**Task details**
Output all lines exactly.

**Dataset excerpt**
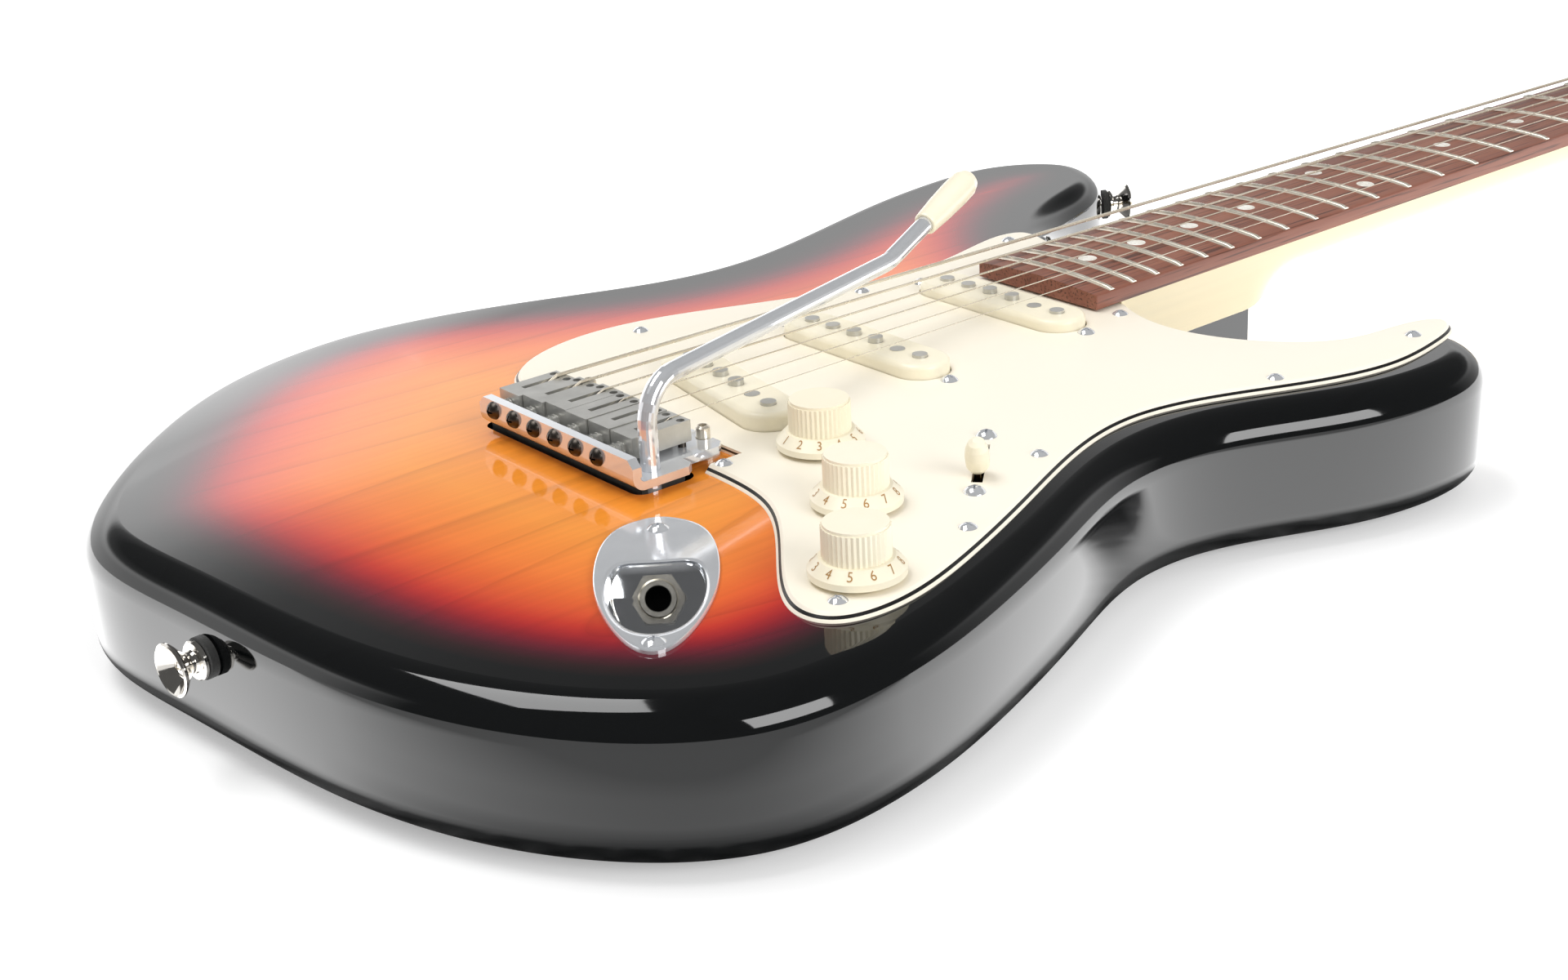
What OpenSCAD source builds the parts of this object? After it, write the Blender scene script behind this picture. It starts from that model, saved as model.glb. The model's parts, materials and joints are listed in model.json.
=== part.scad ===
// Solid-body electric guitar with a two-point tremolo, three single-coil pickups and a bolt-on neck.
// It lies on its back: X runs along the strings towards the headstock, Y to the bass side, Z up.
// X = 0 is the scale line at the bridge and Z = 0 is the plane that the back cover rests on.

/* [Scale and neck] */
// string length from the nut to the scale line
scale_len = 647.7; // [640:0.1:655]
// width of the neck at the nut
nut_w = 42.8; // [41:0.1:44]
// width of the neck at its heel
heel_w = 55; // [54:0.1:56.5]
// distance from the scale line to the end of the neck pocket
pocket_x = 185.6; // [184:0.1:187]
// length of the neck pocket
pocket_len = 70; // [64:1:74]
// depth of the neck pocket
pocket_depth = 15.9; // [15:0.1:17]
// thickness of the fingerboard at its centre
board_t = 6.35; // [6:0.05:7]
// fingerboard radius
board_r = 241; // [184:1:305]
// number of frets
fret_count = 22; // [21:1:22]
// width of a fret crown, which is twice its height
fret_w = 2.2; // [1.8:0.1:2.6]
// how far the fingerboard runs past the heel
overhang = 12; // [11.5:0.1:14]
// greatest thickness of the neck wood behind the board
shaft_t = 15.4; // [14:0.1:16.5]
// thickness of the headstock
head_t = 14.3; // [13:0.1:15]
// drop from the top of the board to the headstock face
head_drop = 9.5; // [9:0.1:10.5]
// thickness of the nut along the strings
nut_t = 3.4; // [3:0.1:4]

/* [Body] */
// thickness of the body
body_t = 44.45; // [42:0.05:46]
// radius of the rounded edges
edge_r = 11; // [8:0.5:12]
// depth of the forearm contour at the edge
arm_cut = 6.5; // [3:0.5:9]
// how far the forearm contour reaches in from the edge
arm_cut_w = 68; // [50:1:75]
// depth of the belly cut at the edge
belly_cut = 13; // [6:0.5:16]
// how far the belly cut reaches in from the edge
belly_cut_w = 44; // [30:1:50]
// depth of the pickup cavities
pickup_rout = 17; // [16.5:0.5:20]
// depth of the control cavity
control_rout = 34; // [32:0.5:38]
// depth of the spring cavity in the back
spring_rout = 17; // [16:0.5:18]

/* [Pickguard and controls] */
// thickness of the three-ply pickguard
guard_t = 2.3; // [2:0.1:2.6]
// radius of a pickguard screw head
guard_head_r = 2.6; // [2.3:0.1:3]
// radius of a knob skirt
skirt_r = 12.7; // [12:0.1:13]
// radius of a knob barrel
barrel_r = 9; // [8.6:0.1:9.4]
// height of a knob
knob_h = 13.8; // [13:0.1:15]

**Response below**
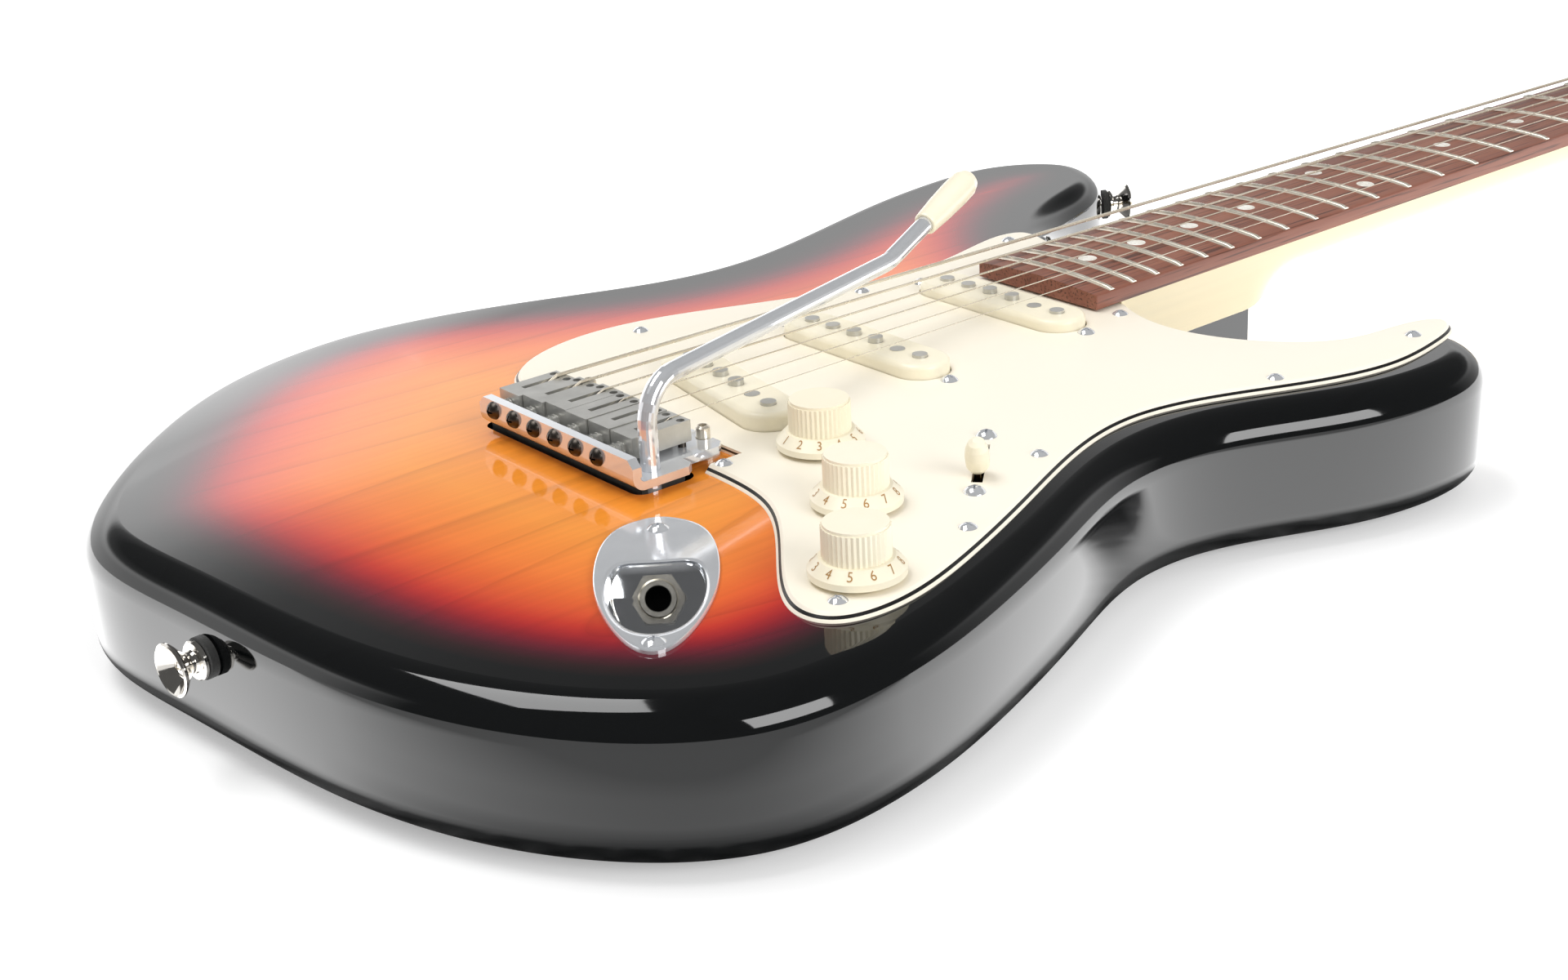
What OpenSCAD source builds the parts of this object? After it, write the Blender scene script behind this picture. It starts from that model, saved as model.glb. The model's parts, materials and joints are listed in model.json.
=== part.scad ===
// Solid-body electric guitar with a two-point tremolo, three single-coil pickups and a bolt-on neck.
// It lies on its back: X runs along the strings towards the headstock, Y to the bass side, Z up.
// X = 0 is the scale line at the bridge and Z = 0 is the plane that the back cover rests on.

/* [Scale and neck] */
// string length from the nut to the scale line
scale_len = 647.7; // [640:0.1:655]
// width of the neck at the nut
nut_w = 42.8; // [41:0.1:44]
// width of the neck at its heel
heel_w = 55; // [54:0.1:56.5]
// distance from the scale line to the end of the neck pocket
pocket_x = 185.6; // [184:0.1:187]
// length of the neck pocket
pocket_len = 70; // [64:1:74]
// depth of the neck pocket
pocket_depth = 15.9; // [15:0.1:17]
// thickness of the fingerboard at its centre
board_t = 6.35; // [6:0.05:7]
// fingerboard radius
board_r = 241; // [184:1:305]
// number of frets
fret_count = 22; // [21:1:22]
// width of a fret crown, which is twice its height
fret_w = 2.2; // [1.8:0.1:2.6]
// how far the fingerboard runs past the heel
overhang = 12; // [11.5:0.1:14]
// greatest thickness of the neck wood behind the board
shaft_t = 15.4; // [14:0.1:16.5]
// thickness of the headstock
head_t = 14.3; // [13:0.1:15]
// drop from the top of the board to the headstock face
head_drop = 9.5; // [9:0.1:10.5]
// thickness of the nut along the strings
nut_t = 3.4; // [3:0.1:4]

/* [Body] */
// thickness of the body
body_t = 44.45; // [42:0.05:46]
// radius of the rounded edges
edge_r = 11; // [8:0.5:12]
// depth of the forearm contour at the edge
arm_cut = 6.5; // [3:0.5:9]
// how far the forearm contour reaches in from the edge
arm_cut_w = 68; // [50:1:75]
// depth of the belly cut at the edge
belly_cut = 13; // [6:0.5:16]
// how far the belly cut reaches in from the edge
belly_cut_w = 44; // [30:1:50]
// depth of the pickup cavities
pickup_rout = 17; // [16.5:0.5:20]
// depth of the control cavity
control_rout = 34; // [32:0.5:38]
// depth of the spring cavity in the back
spring_rout = 17; // [16:0.5:18]

/* [Pickguard and controls] */
// thickness of the three-ply pickguard
guard_t = 2.3; // [2:0.1:2.6]
// radius of a pickguard screw head
guard_head_r = 2.6; // [2.3:0.1:3]
// radius of a knob skirt
skirt_r = 12.7; // [12:0.1:13]
// radius of a knob barrel
barrel_r = 9; // [8.6:0.1:9.4]
// height of a knob
knob_h = 13.8; // [13:0.1:15]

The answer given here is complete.